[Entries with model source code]

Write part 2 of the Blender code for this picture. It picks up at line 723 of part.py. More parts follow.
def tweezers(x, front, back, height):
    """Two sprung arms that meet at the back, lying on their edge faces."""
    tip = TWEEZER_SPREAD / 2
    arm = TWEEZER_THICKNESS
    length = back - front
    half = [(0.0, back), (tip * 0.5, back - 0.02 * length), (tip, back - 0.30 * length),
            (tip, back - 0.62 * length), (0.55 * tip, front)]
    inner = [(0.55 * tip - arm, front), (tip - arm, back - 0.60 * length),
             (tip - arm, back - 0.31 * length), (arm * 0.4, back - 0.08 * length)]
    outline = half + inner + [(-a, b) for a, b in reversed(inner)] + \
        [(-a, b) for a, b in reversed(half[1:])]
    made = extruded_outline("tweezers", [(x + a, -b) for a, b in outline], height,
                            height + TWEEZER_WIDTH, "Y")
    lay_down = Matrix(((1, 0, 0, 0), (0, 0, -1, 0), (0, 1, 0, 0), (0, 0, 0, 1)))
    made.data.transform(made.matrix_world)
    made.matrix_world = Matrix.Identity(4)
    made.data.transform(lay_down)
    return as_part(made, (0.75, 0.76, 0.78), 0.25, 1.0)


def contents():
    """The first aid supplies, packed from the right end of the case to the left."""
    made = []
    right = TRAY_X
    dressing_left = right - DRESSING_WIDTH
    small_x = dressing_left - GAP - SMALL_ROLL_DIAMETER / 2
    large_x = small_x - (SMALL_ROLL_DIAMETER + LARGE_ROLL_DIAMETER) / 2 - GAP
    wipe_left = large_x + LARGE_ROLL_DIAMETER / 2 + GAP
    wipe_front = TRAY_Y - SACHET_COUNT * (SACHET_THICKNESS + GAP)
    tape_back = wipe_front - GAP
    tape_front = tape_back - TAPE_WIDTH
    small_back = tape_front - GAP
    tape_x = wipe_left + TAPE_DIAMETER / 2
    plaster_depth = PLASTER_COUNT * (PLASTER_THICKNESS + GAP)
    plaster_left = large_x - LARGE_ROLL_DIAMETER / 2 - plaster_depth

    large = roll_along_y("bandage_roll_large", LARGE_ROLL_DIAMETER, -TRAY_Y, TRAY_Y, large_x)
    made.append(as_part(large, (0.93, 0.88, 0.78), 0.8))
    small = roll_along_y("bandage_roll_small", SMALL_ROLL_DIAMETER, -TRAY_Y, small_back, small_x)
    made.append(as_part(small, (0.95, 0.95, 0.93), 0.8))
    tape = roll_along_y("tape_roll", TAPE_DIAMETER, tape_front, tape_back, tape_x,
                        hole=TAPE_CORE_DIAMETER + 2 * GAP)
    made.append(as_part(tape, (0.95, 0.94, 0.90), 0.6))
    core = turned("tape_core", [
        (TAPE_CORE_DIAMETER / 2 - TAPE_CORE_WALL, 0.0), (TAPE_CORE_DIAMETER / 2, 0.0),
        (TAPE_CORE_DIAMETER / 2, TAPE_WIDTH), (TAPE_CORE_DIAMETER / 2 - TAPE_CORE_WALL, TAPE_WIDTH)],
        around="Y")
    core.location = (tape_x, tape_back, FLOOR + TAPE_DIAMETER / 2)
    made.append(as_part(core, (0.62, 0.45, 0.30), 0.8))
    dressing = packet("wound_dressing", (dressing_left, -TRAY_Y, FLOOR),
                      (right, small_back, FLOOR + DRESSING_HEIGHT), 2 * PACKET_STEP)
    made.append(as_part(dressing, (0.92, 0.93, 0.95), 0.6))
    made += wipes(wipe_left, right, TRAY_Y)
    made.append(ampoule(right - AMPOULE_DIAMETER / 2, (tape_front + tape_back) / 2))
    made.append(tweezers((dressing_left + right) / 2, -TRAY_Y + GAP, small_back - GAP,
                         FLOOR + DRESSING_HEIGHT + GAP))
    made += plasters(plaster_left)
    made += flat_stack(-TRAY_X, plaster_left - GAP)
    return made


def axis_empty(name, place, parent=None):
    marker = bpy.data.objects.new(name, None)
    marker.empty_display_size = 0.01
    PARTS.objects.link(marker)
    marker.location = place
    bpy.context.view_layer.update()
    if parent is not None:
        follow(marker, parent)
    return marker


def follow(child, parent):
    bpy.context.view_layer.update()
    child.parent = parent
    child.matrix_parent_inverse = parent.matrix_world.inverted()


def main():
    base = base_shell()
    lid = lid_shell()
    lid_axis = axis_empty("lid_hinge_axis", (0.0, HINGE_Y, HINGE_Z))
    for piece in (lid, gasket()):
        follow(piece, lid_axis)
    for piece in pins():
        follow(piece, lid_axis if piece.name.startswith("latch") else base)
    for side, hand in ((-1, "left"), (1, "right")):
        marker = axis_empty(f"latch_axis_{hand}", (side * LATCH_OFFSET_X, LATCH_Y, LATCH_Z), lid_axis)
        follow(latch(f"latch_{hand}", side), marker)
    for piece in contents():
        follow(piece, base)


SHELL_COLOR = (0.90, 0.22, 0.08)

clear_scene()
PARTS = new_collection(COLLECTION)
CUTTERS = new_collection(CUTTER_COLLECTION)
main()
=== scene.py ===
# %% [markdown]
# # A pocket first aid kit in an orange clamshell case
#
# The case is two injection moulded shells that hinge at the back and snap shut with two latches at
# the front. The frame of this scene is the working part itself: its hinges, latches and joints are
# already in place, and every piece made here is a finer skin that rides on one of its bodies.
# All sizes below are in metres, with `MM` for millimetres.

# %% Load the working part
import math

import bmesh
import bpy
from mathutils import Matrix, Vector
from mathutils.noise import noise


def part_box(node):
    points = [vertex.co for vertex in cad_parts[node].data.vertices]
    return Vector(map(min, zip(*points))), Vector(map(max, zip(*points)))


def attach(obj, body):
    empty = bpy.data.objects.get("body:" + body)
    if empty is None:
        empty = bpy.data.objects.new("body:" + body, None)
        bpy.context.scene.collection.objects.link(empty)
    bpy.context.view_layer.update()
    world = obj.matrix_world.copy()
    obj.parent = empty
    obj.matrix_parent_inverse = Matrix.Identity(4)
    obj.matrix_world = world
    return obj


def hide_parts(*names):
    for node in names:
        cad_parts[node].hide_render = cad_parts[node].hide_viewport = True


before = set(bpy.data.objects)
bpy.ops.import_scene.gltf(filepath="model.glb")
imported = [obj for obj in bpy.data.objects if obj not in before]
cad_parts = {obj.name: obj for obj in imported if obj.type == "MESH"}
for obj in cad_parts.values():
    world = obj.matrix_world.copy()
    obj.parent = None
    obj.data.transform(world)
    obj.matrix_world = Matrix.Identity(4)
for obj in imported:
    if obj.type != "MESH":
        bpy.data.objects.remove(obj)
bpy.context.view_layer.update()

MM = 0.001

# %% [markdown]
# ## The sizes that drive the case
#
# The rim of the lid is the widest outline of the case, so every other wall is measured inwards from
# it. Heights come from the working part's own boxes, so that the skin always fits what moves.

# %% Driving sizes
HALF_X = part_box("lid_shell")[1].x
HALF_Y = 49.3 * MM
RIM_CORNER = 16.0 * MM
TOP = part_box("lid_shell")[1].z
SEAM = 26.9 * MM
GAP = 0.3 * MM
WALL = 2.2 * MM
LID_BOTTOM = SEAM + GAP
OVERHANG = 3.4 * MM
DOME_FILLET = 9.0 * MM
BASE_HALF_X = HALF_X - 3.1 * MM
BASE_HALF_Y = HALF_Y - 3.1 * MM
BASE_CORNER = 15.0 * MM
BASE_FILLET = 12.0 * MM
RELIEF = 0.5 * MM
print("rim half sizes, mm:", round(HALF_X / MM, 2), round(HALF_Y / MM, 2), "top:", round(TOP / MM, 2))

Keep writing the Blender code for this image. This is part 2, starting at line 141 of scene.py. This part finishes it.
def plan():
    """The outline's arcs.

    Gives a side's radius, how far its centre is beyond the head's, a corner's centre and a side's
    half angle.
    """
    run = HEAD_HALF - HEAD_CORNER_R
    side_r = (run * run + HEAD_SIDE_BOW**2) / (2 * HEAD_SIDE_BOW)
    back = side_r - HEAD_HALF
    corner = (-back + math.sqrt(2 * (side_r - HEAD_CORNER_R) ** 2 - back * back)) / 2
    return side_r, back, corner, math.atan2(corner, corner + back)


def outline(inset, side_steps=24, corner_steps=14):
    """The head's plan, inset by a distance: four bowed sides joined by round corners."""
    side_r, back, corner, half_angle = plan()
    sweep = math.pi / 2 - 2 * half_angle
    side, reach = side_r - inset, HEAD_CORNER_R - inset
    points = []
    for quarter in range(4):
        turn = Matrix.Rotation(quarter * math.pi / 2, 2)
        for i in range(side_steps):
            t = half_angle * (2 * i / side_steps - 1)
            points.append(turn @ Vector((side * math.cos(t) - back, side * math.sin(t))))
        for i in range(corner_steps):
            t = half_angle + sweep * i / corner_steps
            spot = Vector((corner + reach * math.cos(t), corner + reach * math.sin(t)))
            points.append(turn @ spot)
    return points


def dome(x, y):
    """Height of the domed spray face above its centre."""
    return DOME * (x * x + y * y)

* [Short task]
Exactly reproduce the lines that run from the line bearing "obj.parent = empty" through the line bearing "RIM_CORNER = 16.0 * MM", with both end lines included.

* [Answer for the task]
    obj.parent = empty
    obj.matrix_parent_inverse = Matrix.Identity(4)
    obj.matrix_world = world
    return obj


def hide_parts(*names):
    for node in names:
        cad_parts[node].hide_render = cad_parts[node].hide_viewport = True


before = set(bpy.data.objects)
bpy.ops.import_scene.gltf(filepath="model.glb")
imported = [obj for obj in bpy.data.objects if obj not in before]
cad_parts = {obj.name: obj for obj in imported if obj.type == "MESH"}
for obj in cad_parts.values():
    world = obj.matrix_world.copy()
    obj.parent = None
    obj.data.transform(world)
    obj.matrix_world = Matrix.Identity(4)
for obj in imported:
    if obj.type != "MESH":
        bpy.data.objects.remove(obj)
bpy.context.view_layer.update()

MM = 0.001

# %% [markdown]
# ## The sizes that drive the case
#
# The rim of the lid is the widest outline of the case, so every other wall is measured inwards from
# it. Heights come from the working part's own boxes, so that the skin always fits what moves.

# %% Driving sizes
HALF_X = part_box("lid_shell")[1].x
HALF_Y = 49.3 * MM
RIM_CORNER = 16.0 * MM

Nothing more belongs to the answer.